If you’re worried about breaking code by switching to Python 3, check out this short guide on GitHub. It has a nice list of the main differences between Python 2/3, which makes switching much easier. (link)

Moving is the worst, but this guide on moving to #python 3 made it a LITTLE easier to convince us! (link)

A bunch of Python 3 features that you may find useful and make the transition less frustrating. For example, pathlib is a default module in python3 - very useful (who knew?) (link)

A fantastic little guide on the good new stuff in Python 3 with data science in mind (link)

A short guide on features of Python 3 for data scientists Alex Rogozhnikov <- This is the most useful 2.7 -> 3.X list I’ve come across for my work. (link)

And many others. Also TIL: Jeremy Howard posted links to my stuff in 2018.

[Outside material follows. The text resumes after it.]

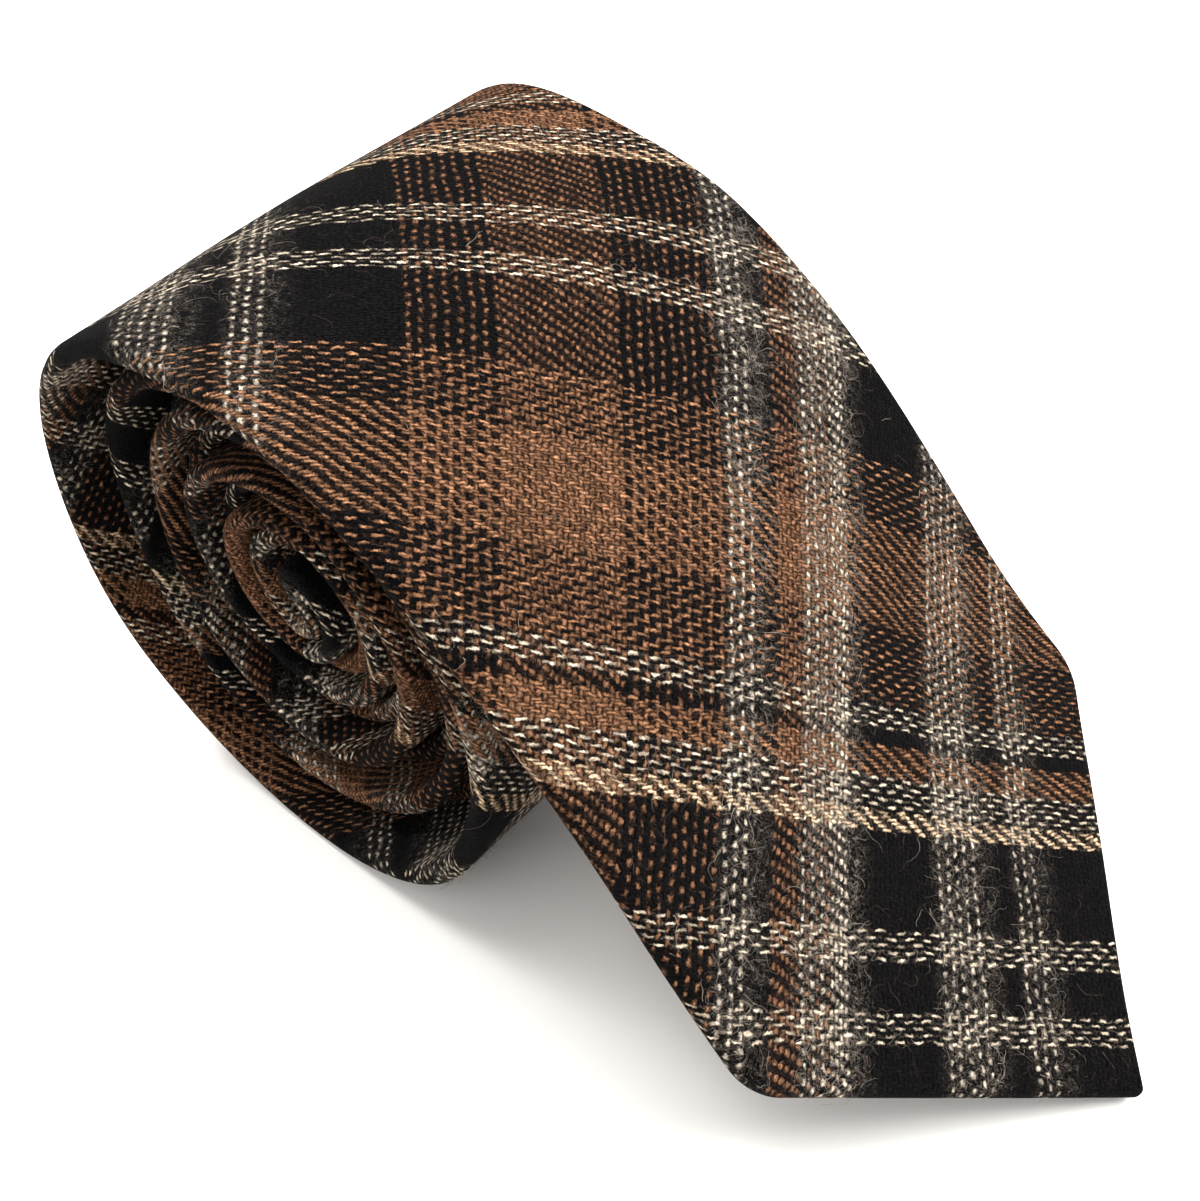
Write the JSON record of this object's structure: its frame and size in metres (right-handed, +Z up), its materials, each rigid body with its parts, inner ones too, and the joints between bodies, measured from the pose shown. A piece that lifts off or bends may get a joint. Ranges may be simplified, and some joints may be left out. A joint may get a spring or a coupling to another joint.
{
  "type": "necktie",
  "caption": "Plaid flannel necktie, folded once and rolled up, with the wide pointed blade falling free at the front; the blade lifts at the roll and again behind its point.",
  "frame": {"origin": "bottom centre of the whole rolled tie, on the surface it rests on", "axes": "+X along the roll, across the tie; +Y from the falling blade back through the roll; +Z up"},
  "size_m": [0.0764, 0.1434, 0.0779],
  "materials": {
    "plaid_flannel": "brushed cotton flannel in a 2/2 twill plaid",
    "interlining": "brushed wool-blend interlining",
    "lining": "woven satin lining",
    "thread": "twisted sewing thread",
    "label": "woven satin ribbon, blank"
  },
  "bodies": {
    "roll": {"blade_shell_rolled": "plaid_flannel", "neck_shell": "plaid_flannel", "tail_shell": "plaid_flannel", "keeper_loop": "plaid_flannel", "interlining_rolled": "interlining", "tail_tipping": "lining", "slip_stitch_rolled": "thread", "tail_bar_tack": "thread", "blade_neck_seam": "thread", "neck_tail_seam": "thread", "keeper_loop_tacks": "thread", "maker_label_stitches": "thread", "care_label_stitches": "thread", "maker_label": "label", "care_label": "label"},
    "blade_fall": {"blade_shell_fall": "plaid_flannel", "interlining_fall": "interlining", "blade_bar_tack": "thread", "slip_stitch_fall": "thread"},
    "blade_tip": {"blade_shell_tip": "plaid_flannel", "interlining_tip": "interlining", "blade_tipping": "lining"}
  },
  "joints": [
    {"name": "blade_lift", "type": "hinge", "parent": "roll", "child": "blade_fall", "pos_m": [0, 0.01378, 0.07312], "axis": [-1, 0, 0], "range_deg": [0, 60]},
    {"name": "tip_lift", "type": "hinge", "parent": "blade_fall", "child": "blade_tip", "pos_m": [0, -0.02595, 0.03979], "axis": [-1, 0, 0], "range_deg": [0, 45]}
  ]
}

Gradient Boosting Explained in 3d

I worked on applying/improving gradient boosting for a couple of years. It was a significant effort to create visualization that will explain the process, gives a feeling of this process, while providing mathematical formulas, all without asking for previous exposure to ML.

I am convinced this is still the best visualization of GB for this purpose.

Radical gradient boosting explanation with really good interactive visualization toys. (link)

Never seen a better explanation of Gradient Boosting (link)

A great interactive visualization to conceptually understand gradient tree boosting (link)

I’d suggest this visual demonstration http://arogozhnikov.github.io/2016/06/24/gradient_boosting_explained.html…, and of course the great talk from Dr Hastie (link)

Gradient Boosting explained with fantastic interactive visualizations (link)

Pretty cool visualization of gradient boosting (don’t worry - also includes [basic] #formulas) (link)

a nice and intuitive explanation of Gradient Boosting for regression problems (link)

Pretty visualizations to uncover the hidden layers of Gradient Boosting! (link)

This is an AMAZING demo of gradient boosting: (link)

… and many more.

Gradient boosting playground

Playground was a mirror of tensorflow playground, with significant adaptation to show pros and cons of GB. Visualization nicely reflect the fact that GB is decomposable to trees, or “truncatable” at any moment - useful properties not available in NNs.

Try gradient boosting w/ this playground from Alex Rogozhnikov (Daniel Whitenack)

Gradient Boost を可視化してパラメータいじって遊べるサイトhttp://arogozhnikov.github.io/2016/07/05/gradient_boosting_playground.html Neural Network を可視化してパラメータいじって遊べるサイト ぽちぽち遊んでるだけで時間飛んで危険が危ない。 https://twitter.com/kumagi/status/790144872506232832?s=20

Did I say I like comments in Japanese? I do.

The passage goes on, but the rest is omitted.